Good life, good death 

Isobel’s legacy in the community extends far beyond the art she produced. Anyone who has lived in this town long enough likely has an Isobel story of their own to share. She owned absolutely every room she walked into based off the sheer force of personality alone. She made sure to show gratitude for the people who make this town run, from the baristas and grocery store clerks on up to elected officials and municipal staffers. A voracious reader and newshound, Isobel would frequently show up unannounced to the Pique newsroom, a fresh batch of her famous peanut-butter cookies under one arm, a stack of old New Yorkers in the other. It didn’t matter if it was the middle of a pandemic or the middle of a busy production day, when Isobel showed up, you stopped what you were doing, if only to bask in her glow for a few minutes. 

"I think a lot of the goodwill she built up with people was because of those damn peanut-butter cookies,” Mark laughed. “She was a spark and a light in this community, for sure.” 

Even in death, Isobel did it her way. In her final weeks, as her body began to fail her, she would summon fortunate friends and loved ones from the community to her bedside, to share a laugh or a piece of art she had saved for them. 

“She debunked death. She loved being on the edge,” said Jill. 

Isobel will of course be buried in the $500 wooden casket she hand-painted years ago for her and Don’s “living wake,” and she has left explicit instructions for the celebration of her life to be held at the Maury Young Arts Centre. 

“I told her straight up, it’s not going to be big enough,” Douglas recalled. “To which Isobel replied, ‘Well, that will be your problem by then, dear.’”

Isobel MacLaurin’s Celebration of Life will be held Saturday, Feb. 24, from 6 to 9 p.m. at the

Maury Young Arts Centre. Doors open at 5:30 p.m.

A livestream will be available at for those who cannot attend.

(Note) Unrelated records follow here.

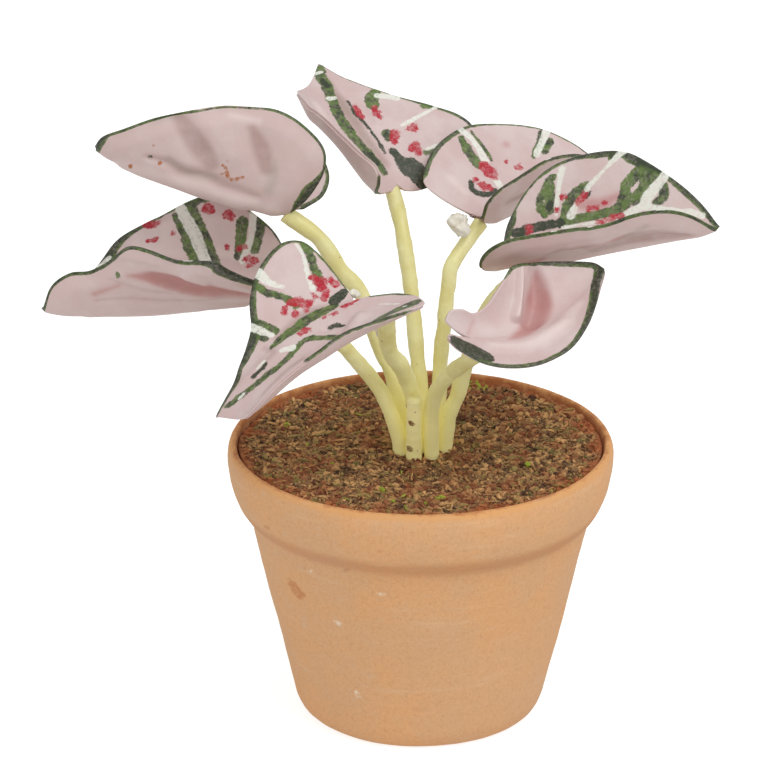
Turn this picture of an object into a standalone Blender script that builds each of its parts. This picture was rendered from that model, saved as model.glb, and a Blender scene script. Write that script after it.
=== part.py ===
"""Miniature potted caladium: seven folded clay leaves on their stems, a cut stem, soil and a terracotta pot.

The frame stands at the middle of the pot's flat base. +Z is up, and -Y is the side that faces a viewer.
Sizes are written in millimetres and turned into metres by MM.
"""

import math

import bmesh
import bpy
from mathutils import Matrix, Vector, noise
from mathutils.geometry import interpolate_bezier

MM = 0.001

# Pot
POT_HEIGHT = 23.7
POT_SIDES = 48
RIM_RADIUS = 16.05
BASE_RADIUS = 10.65
BASE_ROUNDING = 1.55
FOOT_HEIGHT = 2.2
FLOOR_THICKNESS = 2.2
WALL_THICKNESS = 1.6
MOUTH_HEIGHT = 20.2
MOUTH_RADIUS = 14.2
LIP_THICKNESS = 0.75

# Soil
SOIL_TOP = 23.2
SOIL_GAP = 0.3
SOIL_RINGS = 13
SOIL_SIDES = 48
CRUMB_HEIGHT = 0.45
CRUMB_SIZE = 0.9
ROOT_DEPTH = 6.0
HOLE_GAP = 0.2

# Stems
STEM_RADIUS = 0.64
STEM_SIDES_RESOLUTION = 3
STEM_STATIONS = 15
CUT_STEM_STATIONS = 5
JOINT_GAP = 0.35

# Leaf blades
BLADE_THICKNESS = 0.62
KEEL_THICKNESS = 1.15
KEEL_REACH = 1.0
CREASE_ROUNDING = 0.7
BLADE_ROWS = 15
BLADE_COLUMNS = 7
FIRST_ROW_SHARE = 0.05
ROW_SPREAD = 1.9
SECTION_STEPS = 12


def half(outline, fold, curl, wave=(0.0, 1.0, 0.0)):
    """One half of a blade: its flat outline as (across, along) in mm from the notch round the back
    lobe to the tip, how far it folds up at the midrib and curls on over its width at the lobe, the
    middle and the tip in degrees, and its edge's wave as height in mm, number of waves and shift
    in turns."""
    return {"outline": outline, "fold": fold, "curl": curl, "wave": wave}


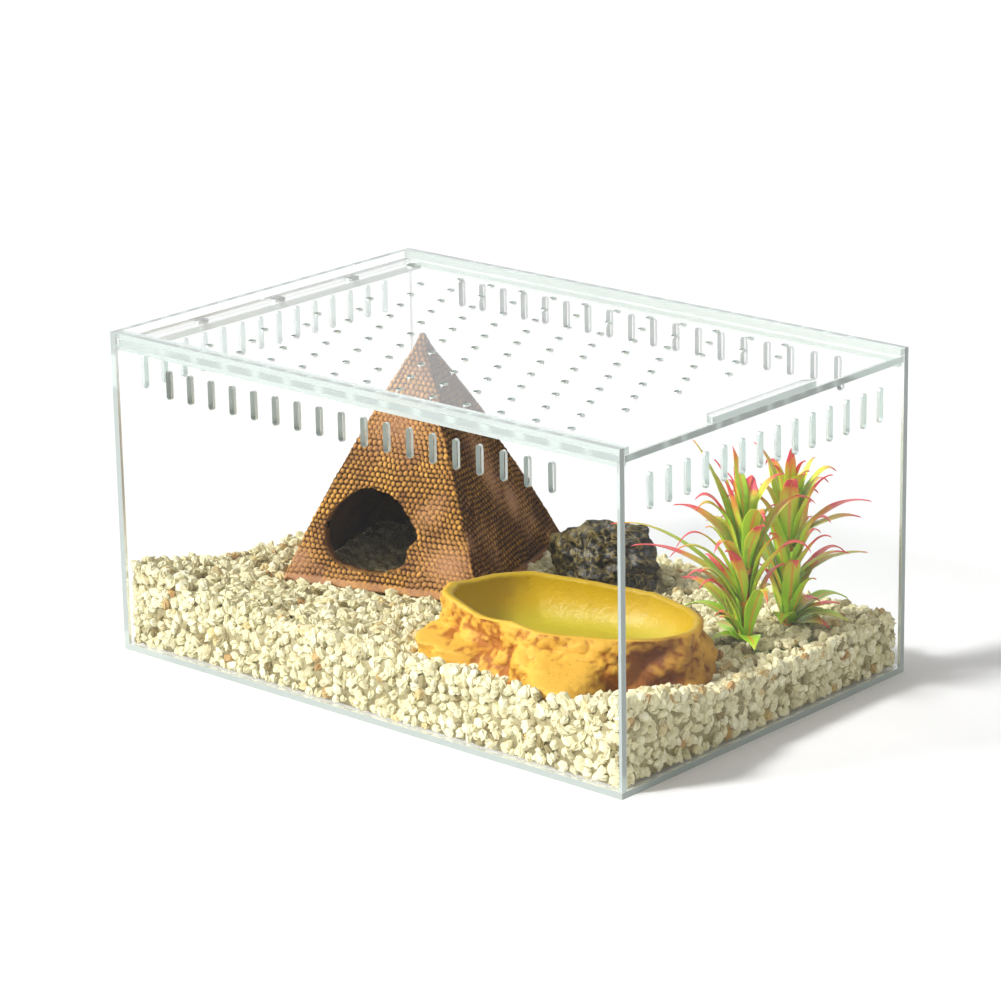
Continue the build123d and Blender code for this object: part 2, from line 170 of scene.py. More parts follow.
def grid_quads(rows, cols, wrap=False):
    """Vertex numbers of the quads of a grid stored row by row, its columns closed if wrap."""
    i, j = np.meshgrid(np.arange(rows - 1), np.arange(cols if wrap else cols - 1), indexing="ij")
    k = (j + 1) % cols
    low, high = i * cols, (i + 1) * cols
    return np.stack([low + j, low + k, high + k, high + j], -1).reshape(-1, 4)


# Putting meshes into the file


def add_object(name, data):
    """An object that holds some data, linked into the scene."""
    thing = bpy.data.objects.new(name, data)
    bpy.context.scene.collection.objects.link(thing)
    return thing


def new_piece(name, points, faces, material, body, nodes=(), smooth=True, values=None):
    """A mesh object from points in millimetres and equal-sided faces, riding on a body."""
    mesh = bpy.data.meshes.new(name)
    count, sides = faces.shape
    mesh.vertices.add(len(points))
    mesh.vertices.foreach_set("co", (points * MM).astype(np.float32).ravel())
    mesh.loops.add(count * sides)
    mesh.loops.foreach_set("vertex_index", faces.astype(np.int32).ravel())
    mesh.polygons.add(count)
    mesh.polygons.foreach_set("loop_start", np.arange(0, count * sides, sides, dtype=np.int32))
    mesh.update(calc_edges=True)
    mesh.validate()
    mesh.polygons.foreach_set("use_smooth", np.full(len(mesh.polygons), smooth))
    mesh.materials.append(material)
    for label, value in (values or {}).items():
        layer = mesh.attributes.new(label, "FLOAT", "POINT")
        layer.data.foreach_set("value", value.astype(np.float32).ravel())
    piece = add_object(name, mesh)
    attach(piece, body)
    if nodes:
        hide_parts(*nodes)
    return piece


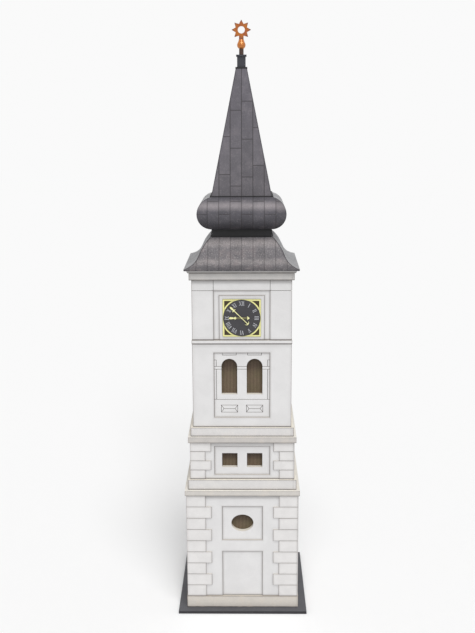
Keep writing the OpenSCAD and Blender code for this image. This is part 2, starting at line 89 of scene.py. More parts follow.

“It was Isobel’s wish to have her Celebration of Life at the Maury Young Arts Centre. Due to its limited capacity, she provided a list of family and friends who have priority seating at the Arts Centre, with limited additional seating for others,” Arts Whistler said.

“The Whistler Public Library will host an overflow live stream viewing, commencing at 6 p.m. People are welcome to join the Arts Centre reception following the speaker presentations, as space allows.”